Девочка безропотно встала. Маркиз помог ей одеться так, как считал нужным. Отыскал в шкафу бархатные туфли, потому что ботинки не годились из-за язвы на щиколотке, и быстро нашел праздничное платье своей матери, которое мать надевала в детстве. Платьице устарело и пахло затхлостью, но было совсем новенькое, надеванное не более двух раз. Маркиз надел его на Марию Анхелу поверх ожерелий языческой сантерии и христианской ладанки. Платье оказалось ей немного узким и потому выглядело еще более старомодным. Напялил на дочь широкополую шляпу, найденную в том же шкафу и украшенную лентами, которые по цвету никак не подходили к одежде, и видом дочери остался доволен. Под конец он дал ей чемоданчик с ночной юбкой, частым гребешком, способным зацепить любую гниду, и бабушкиным молитвенником с золотыми застежками и жемчужным шитьем.

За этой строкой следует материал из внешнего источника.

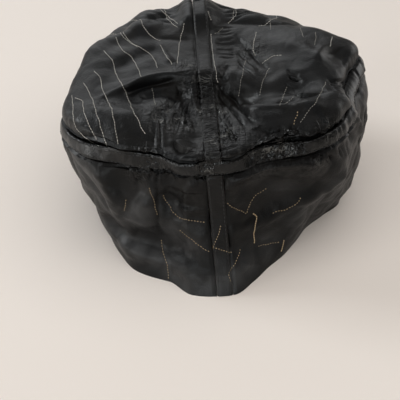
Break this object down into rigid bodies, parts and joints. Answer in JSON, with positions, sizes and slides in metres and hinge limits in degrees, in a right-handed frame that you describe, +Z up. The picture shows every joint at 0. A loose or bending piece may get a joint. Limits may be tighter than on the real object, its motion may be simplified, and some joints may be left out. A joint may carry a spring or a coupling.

Было Вербное, точнее — Пальмовое воскресенье. Маркиз повез Марию Анхелу к пятичасовой мессе, и ее там одарили благословенной ветвью, хотя она не понимала — зачем. На обратном пути они видели из окна кареты восход солнца. Маркиз расположился на заднем сиденье с чемоданчиком на коленях, а девочка каменным изваянием сидела напротив и смотрела на мимо проплывавшие улицы в первый и последний раз за все свои двенадцать лет. Она не проявляла ни малейшего любопытства по поводу того, куда ее везут в такой ранний час, одетую, как испанская королева Хуана Безумная, и в допотопной бабушкиной шляпе. После долгих раздумий маркиз спросил:
— Ты знаешь, кто такой Бог?
Девочка мотнула головой: нет.
На горизонте сверкнули молнии и громыхнул гром, небо заволокло облаками, а море потемнело. За углом перед ними вырос монастырь Санта Клара, белый и одинокий, с тремя этажами окон, закрытых голубыми жалюзи и выходящих на морской берег. Маркиз указал на монастырь пальцем:
— Вот и он. — И кивнул налево: — Из окон ты сможешь в любое время смотреть на море.
Девочка не подавала признаков жизни, и впервые за ее двенадцать лет он обратился к ней с разъяснением:
— Тебе надо будет какое-то время пожить с монашками из Санта Клары.
В Пальмовое воскресенье у дверей монастыря кишмя кишели нищие. Среди них толкались и прокаженные, желавшие урвать свою долю остатков монастырской трапезы и тоже кинувшиеся с протянутой рукой к маркизу. Он раздавал милостыню — каждому по монетке, — пока не истощился скудный запас предназначенных для доброго дела денег. Привратница, увидев его черные парчовые одежды и королевский наряд девочки, поспешила им навстречу. Маркиз объяснил ей, что привез Марию Анхелу по распоряжению епископа. Монахиня ни на минуту не усомнилась в словах сеньора, но, оглядев девочку, сдернула с нее шляпу.